Short task >>
Repeat the listing in full. Nothing may be added or left out.

Material provided >>
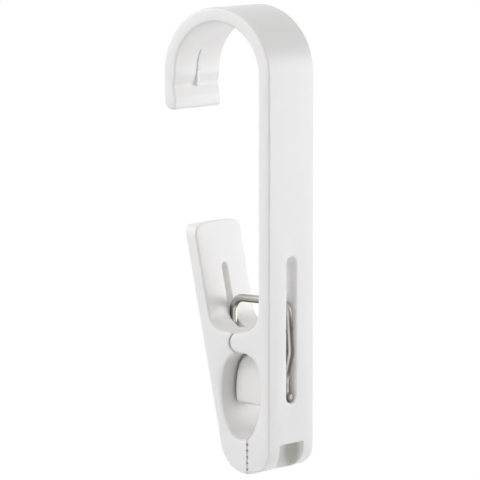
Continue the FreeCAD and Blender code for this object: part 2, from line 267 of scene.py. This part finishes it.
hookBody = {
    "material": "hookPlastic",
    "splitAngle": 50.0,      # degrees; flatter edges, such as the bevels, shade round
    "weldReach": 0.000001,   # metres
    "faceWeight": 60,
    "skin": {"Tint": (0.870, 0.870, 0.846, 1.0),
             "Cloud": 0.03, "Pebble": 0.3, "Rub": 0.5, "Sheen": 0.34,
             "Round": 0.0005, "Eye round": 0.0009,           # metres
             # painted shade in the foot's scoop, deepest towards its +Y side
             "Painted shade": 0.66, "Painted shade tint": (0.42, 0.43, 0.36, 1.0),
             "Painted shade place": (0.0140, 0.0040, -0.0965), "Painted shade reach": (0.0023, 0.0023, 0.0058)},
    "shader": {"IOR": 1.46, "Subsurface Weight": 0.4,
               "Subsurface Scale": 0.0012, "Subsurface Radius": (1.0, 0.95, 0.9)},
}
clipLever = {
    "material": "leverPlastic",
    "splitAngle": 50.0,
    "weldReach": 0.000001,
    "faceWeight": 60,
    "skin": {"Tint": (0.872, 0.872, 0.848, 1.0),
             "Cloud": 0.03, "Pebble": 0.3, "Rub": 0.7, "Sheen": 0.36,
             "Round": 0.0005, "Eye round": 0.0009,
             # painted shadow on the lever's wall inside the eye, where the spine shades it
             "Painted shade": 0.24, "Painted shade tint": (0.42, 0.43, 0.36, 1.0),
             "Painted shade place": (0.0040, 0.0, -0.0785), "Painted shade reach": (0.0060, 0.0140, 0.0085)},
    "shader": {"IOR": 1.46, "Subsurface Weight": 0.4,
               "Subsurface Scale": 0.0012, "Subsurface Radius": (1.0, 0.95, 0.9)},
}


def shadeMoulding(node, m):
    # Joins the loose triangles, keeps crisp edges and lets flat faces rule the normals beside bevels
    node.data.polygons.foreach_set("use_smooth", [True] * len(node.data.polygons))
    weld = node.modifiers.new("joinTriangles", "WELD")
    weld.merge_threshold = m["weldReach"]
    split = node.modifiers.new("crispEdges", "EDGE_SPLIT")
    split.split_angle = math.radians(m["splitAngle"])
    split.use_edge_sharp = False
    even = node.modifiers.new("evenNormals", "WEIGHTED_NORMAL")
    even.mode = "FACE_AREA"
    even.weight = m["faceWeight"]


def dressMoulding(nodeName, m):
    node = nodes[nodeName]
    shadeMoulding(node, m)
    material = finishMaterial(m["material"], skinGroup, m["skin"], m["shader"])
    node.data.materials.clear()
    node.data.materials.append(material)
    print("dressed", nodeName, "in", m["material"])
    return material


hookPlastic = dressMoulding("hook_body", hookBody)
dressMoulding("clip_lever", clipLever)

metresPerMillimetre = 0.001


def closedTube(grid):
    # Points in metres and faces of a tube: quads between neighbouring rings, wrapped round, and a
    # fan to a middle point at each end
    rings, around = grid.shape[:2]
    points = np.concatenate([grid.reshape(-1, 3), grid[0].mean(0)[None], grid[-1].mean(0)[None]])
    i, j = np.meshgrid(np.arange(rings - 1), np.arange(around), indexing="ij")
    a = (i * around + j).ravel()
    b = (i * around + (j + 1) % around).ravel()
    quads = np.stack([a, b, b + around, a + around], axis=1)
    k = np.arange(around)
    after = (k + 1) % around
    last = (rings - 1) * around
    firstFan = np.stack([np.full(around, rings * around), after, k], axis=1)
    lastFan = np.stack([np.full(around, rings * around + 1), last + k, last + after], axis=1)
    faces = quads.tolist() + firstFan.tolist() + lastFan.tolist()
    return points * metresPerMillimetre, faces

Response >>
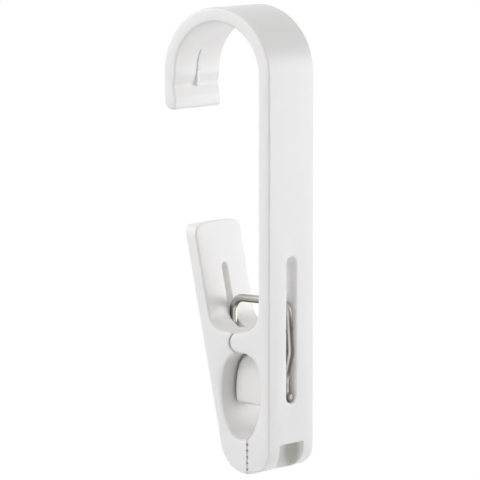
Continue the FreeCAD and Blender code for this object: part 2, from line 267 of scene.py. This part finishes it.
hookBody = {
    "material": "hookPlastic",
    "splitAngle": 50.0,      # degrees; flatter edges, such as the bevels, shade round
    "weldReach": 0.000001,   # metres
    "faceWeight": 60,
    "skin": {"Tint": (0.870, 0.870, 0.846, 1.0),
             "Cloud": 0.03, "Pebble": 0.3, "Rub": 0.5, "Sheen": 0.34,
             "Round": 0.0005, "Eye round": 0.0009,           # metres
             # painted shade in the foot's scoop, deepest towards its +Y side
             "Painted shade": 0.66, "Painted shade tint": (0.42, 0.43, 0.36, 1.0),
             "Painted shade place": (0.0140, 0.0040, -0.0965), "Painted shade reach": (0.0023, 0.0023, 0.0058)},
    "shader": {"IOR": 1.46, "Subsurface Weight": 0.4,
               "Subsurface Scale": 0.0012, "Subsurface Radius": (1.0, 0.95, 0.9)},
}
clipLever = {
    "material": "leverPlastic",
    "splitAngle": 50.0,
    "weldReach": 0.000001,
    "faceWeight": 60,
    "skin": {"Tint": (0.872, 0.872, 0.848, 1.0),
             "Cloud": 0.03, "Pebble": 0.3, "Rub": 0.7, "Sheen": 0.36,
             "Round": 0.0005, "Eye round": 0.0009,
             # painted shadow on the lever's wall inside the eye, where the spine shades it
             "Painted shade": 0.24, "Painted shade tint": (0.42, 0.43, 0.36, 1.0),
             "Painted shade place": (0.0040, 0.0, -0.0785), "Painted shade reach": (0.0060, 0.0140, 0.0085)},
    "shader": {"IOR": 1.46, "Subsurface Weight": 0.4,
               "Subsurface Scale": 0.0012, "Subsurface Radius": (1.0, 0.95, 0.9)},
}


def shadeMoulding(node, m):
    # Joins the loose triangles, keeps crisp edges and lets flat faces rule the normals beside bevels
    node.data.polygons.foreach_set("use_smooth", [True] * len(node.data.polygons))
    weld = node.modifiers.new("joinTriangles", "WELD")
    weld.merge_threshold = m["weldReach"]
    split = node.modifiers.new("crispEdges", "EDGE_SPLIT")
    split.split_angle = math.radians(m["splitAngle"])
    split.use_edge_sharp = False
    even = node.modifiers.new("evenNormals", "WEIGHTED_NORMAL")
    even.mode = "FACE_AREA"
    even.weight = m["faceWeight"]


def dressMoulding(nodeName, m):
    node = nodes[nodeName]
    shadeMoulding(node, m)
    material = finishMaterial(m["material"], skinGroup, m["skin"], m["shader"])
    node.data.materials.clear()
    node.data.materials.append(material)
    print("dressed", nodeName, "in", m["material"])
    return material


hookPlastic = dressMoulding("hook_body", hookBody)
dressMoulding("clip_lever", clipLever)

metresPerMillimetre = 0.001


def closedTube(grid):
    # Points in metres and faces of a tube: quads between neighbouring rings, wrapped round, and a
    # fan to a middle point at each end
    rings, around = grid.shape[:2]
    points = np.concatenate([grid.reshape(-1, 3), grid[0].mean(0)[None], grid[-1].mean(0)[None]])
    i, j = np.meshgrid(np.arange(rings - 1), np.arange(around), indexing="ij")
    a = (i * around + j).ravel()
    b = (i * around + (j + 1) % around).ravel()
    quads = np.stack([a, b, b + around, a + around], axis=1)
    k = np.arange(around)
    after = (k + 1) % around
    last = (rings - 1) * around
    firstFan = np.stack([np.full(around, rings * around), after, k], axis=1)
    lastFan = np.stack([np.full(around, rings * around + 1), last + k, last + after], axis=1)
    faces = quads.tolist() + firstFan.tolist() + lastFan.tolist()
    return points * metresPerMillimetre, faces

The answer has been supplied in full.